The foregoing disposes of appellant's objections to instructions covering the law of principal and accessory. The principal objection urged to the other instructions is to the effect that the charge would warrant a conviction based upon evidence sufficient to establish only ordinary negligence. Such criticism may be urged against two of the instructions given. These are set out in the footnotes in State v. Salhus, 68 Idaho 75, at pages 89 and 90, 189 P.2d 372. While not expressly approved in that case, it was in effect held that the giving of such instructions was not reversible error. It is to be noted that the legislature in defining excusable homicide uses the words, "usual and ordinary caution." I.C. sec. 18-4012. It is the province of the legislature to define crimes and the limitations thereof, and the use of legislative terms in instructions is not error. State v. Salhus, supra. Taken as a whole the instructions given correctly state the law. State v. Curtis, 30 Idaho 537, 165 P. 999.
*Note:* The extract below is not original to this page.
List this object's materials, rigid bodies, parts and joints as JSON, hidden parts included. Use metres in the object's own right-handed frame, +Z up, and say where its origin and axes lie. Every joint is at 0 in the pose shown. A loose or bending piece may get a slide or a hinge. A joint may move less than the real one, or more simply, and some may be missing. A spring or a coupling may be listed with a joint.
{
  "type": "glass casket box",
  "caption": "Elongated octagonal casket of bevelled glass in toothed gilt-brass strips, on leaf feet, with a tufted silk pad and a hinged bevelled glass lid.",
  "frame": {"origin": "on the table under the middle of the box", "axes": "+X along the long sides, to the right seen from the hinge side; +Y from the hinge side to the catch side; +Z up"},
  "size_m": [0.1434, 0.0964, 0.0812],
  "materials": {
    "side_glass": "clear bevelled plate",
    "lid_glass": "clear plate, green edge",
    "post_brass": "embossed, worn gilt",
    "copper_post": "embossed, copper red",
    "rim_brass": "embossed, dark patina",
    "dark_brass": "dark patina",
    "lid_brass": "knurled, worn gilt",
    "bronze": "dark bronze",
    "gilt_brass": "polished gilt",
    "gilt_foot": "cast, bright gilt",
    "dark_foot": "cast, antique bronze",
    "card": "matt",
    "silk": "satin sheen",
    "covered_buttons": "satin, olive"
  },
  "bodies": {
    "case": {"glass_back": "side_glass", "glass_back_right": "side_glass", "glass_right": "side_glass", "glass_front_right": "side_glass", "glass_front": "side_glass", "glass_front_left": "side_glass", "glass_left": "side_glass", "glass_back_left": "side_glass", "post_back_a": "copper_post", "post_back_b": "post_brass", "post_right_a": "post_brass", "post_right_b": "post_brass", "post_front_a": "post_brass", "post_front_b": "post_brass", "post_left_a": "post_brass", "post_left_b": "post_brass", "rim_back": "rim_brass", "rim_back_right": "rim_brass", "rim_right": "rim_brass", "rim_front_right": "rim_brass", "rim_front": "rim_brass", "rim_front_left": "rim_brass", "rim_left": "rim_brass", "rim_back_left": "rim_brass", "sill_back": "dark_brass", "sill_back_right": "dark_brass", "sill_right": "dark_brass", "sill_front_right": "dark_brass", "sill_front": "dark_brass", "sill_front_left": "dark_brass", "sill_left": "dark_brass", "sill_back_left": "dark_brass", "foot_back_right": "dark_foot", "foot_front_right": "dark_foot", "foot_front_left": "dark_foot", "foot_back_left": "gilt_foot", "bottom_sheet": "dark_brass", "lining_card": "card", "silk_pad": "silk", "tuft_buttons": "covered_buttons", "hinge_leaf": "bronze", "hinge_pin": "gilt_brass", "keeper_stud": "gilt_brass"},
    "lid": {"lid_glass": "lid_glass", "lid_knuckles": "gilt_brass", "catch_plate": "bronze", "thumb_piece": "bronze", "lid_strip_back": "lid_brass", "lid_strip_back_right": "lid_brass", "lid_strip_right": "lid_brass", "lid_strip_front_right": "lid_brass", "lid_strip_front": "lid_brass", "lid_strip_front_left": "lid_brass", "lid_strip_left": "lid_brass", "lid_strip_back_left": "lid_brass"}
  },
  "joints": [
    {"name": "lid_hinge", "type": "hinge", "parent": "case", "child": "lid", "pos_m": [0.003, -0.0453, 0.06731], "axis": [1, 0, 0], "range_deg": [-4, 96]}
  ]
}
We have examined appellant's requested instructions. They are either not applicable, or are covered by instructions given.
The evidence was amply sufficient to sustain the verdict. State v. Brooks, 49 Idaho 404, 288 P. 894; State v. Monteith, 53 Idaho 30, 20 P.2d 1023; State v. Hopkins, supra; Commonwealth v. Sherman, 191 Mass. 439, 78 N.E. 98; State v. Salhus, supra. The judgment is affirmed.
HOLDEN, C.J., and GIVENS, PORTER and KEETON, JJ., concur.